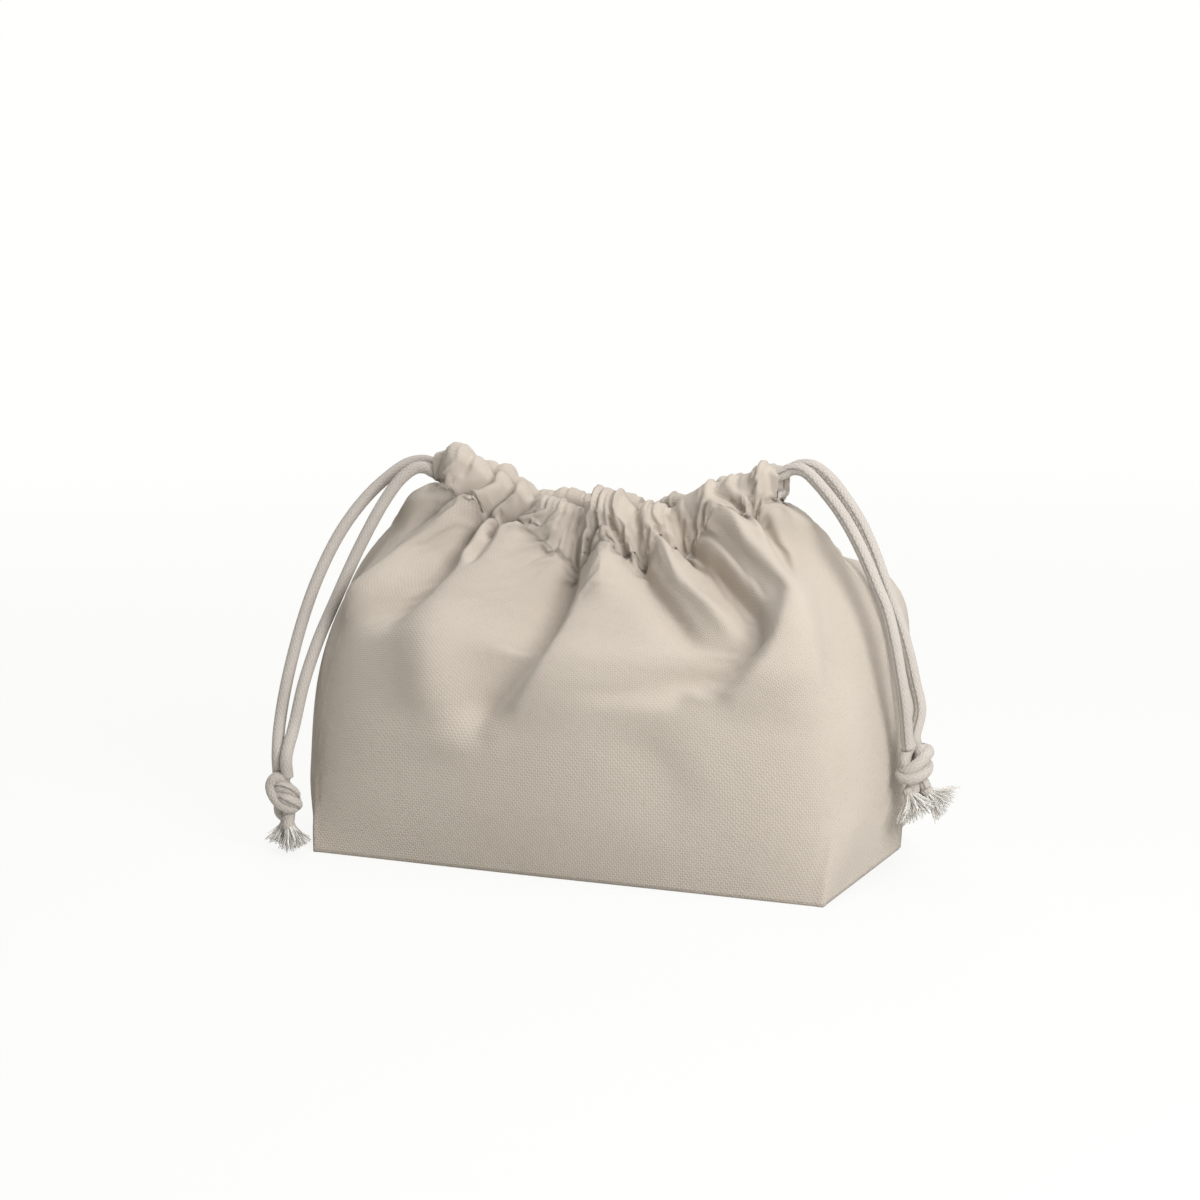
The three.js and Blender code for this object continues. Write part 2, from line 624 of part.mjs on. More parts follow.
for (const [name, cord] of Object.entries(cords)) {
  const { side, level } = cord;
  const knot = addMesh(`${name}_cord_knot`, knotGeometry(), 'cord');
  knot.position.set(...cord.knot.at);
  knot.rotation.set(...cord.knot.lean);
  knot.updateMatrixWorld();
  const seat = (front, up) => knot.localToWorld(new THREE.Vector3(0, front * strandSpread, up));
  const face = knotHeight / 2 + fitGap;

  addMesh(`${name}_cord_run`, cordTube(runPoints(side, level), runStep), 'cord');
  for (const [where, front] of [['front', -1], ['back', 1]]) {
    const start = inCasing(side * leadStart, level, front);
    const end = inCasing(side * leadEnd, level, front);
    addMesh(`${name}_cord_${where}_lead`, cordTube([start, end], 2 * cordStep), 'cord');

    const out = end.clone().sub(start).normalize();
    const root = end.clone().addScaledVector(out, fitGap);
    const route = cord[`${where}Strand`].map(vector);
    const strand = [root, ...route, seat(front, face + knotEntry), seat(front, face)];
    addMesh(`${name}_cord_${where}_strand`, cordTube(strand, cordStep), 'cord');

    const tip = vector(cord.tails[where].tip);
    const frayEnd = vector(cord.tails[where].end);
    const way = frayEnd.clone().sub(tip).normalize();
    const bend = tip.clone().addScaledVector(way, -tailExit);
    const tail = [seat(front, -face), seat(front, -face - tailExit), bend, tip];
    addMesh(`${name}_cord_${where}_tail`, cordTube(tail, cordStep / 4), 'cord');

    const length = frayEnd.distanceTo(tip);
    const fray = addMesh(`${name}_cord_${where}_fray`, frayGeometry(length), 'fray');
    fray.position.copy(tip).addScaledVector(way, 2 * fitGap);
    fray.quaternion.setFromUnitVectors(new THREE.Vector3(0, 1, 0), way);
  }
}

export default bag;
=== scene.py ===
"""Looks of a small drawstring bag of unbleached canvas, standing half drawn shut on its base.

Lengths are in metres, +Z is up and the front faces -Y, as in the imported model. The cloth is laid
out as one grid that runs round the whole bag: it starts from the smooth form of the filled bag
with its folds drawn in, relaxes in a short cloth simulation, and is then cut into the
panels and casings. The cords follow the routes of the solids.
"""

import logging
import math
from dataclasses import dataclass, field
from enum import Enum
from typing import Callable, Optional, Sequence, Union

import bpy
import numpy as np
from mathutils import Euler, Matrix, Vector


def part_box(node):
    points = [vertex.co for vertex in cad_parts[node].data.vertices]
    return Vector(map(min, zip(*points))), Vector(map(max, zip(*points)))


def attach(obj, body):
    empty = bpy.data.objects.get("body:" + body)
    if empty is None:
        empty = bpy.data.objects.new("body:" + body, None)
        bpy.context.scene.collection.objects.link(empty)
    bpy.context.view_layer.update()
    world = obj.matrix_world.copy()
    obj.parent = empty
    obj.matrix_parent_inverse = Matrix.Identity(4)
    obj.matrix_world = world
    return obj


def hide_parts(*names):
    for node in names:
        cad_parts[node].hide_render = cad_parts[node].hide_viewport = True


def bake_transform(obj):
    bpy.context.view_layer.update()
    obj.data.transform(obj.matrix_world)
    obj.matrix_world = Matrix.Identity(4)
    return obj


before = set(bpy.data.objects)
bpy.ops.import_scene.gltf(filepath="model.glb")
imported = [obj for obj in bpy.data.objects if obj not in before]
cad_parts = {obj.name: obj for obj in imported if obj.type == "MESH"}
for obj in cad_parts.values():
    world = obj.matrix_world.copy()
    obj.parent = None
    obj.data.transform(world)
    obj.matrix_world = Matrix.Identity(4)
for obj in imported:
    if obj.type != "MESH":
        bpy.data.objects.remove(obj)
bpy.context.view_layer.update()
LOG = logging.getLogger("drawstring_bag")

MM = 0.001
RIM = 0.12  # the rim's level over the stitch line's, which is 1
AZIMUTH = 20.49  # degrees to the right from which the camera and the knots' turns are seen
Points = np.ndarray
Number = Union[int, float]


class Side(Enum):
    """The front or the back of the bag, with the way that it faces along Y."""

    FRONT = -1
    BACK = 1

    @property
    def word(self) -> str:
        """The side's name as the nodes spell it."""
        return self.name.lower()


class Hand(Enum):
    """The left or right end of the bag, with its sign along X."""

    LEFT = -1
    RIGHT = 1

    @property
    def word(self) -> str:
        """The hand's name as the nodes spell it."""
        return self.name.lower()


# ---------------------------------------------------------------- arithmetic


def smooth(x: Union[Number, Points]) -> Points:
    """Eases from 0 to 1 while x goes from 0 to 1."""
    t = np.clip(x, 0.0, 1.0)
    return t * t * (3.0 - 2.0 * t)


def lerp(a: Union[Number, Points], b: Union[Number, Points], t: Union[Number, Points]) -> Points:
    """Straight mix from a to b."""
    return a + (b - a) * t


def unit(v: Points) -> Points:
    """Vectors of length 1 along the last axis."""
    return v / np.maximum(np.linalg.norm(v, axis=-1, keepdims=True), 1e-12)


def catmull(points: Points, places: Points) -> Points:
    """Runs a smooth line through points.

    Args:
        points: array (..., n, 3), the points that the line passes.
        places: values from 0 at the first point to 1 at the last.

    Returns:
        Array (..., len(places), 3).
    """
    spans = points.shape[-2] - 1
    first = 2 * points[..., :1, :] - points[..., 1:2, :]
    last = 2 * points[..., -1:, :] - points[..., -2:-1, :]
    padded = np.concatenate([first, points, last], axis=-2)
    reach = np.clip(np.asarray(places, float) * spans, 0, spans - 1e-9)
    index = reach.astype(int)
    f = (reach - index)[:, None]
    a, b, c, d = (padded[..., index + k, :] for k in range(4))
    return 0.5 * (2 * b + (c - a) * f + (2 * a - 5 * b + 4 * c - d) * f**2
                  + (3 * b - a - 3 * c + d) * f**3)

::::

■ **SET PROBLEM**
Print exactly the lines from the one containing "const tip = vector(cord.tails[where].tip);" to the one containing "for node in", both included, and nothing else.

■ **COMPLETE OUTPUT**
    const tip = vector(cord.tails[where].tip);
    const frayEnd = vector(cord.tails[where].end);
    const way = frayEnd.clone().sub(tip).normalize();
    const bend = tip.clone().addScaledVector(way, -tailExit);
    const tail = [seat(front, -face), seat(front, -face - tailExit), bend, tip];
    addMesh(`${name}_cord_${where}_tail`, cordTube(tail, cordStep / 4), 'cord');

    const length = frayEnd.distanceTo(tip);
    const fray = addMesh(`${name}_cord_${where}_fray`, frayGeometry(length), 'fray');
    fray.position.copy(tip).addScaledVector(way, 2 * fitGap);
    fray.quaternion.setFromUnitVectors(new THREE.Vector3(0, 1, 0), way);
  }
}

export default bag;
=== scene.py ===
"""Looks of a small drawstring bag of unbleached canvas, standing half drawn shut on its base.

Lengths are in metres, +Z is up and the front faces -Y, as in the imported model. The cloth is laid
out as one grid that runs round the whole bag: it starts from the smooth form of the filled bag
with its folds drawn in, relaxes in a short cloth simulation, and is then cut into the
panels and casings. The cords follow the routes of the solids.
"""

import logging
import math
from dataclasses import dataclass, field
from enum import Enum
from typing import Callable, Optional, Sequence, Union

import bpy
import numpy as np
from mathutils import Euler, Matrix, Vector


def part_box(node):
    points = [vertex.co for vertex in cad_parts[node].data.vertices]
    return Vector(map(min, zip(*points))), Vector(map(max, zip(*points)))


def attach(obj, body):
    empty = bpy.data.objects.get("body:" + body)
    if empty is None:
        empty = bpy.data.objects.new("body:" + body, None)
        bpy.context.scene.collection.objects.link(empty)
    bpy.context.view_layer.update()
    world = obj.matrix_world.copy()
    obj.parent = empty
    obj.matrix_parent_inverse = Matrix.Identity(4)
    obj.matrix_world = world
    return obj


def hide_parts(*names):
    for node in names:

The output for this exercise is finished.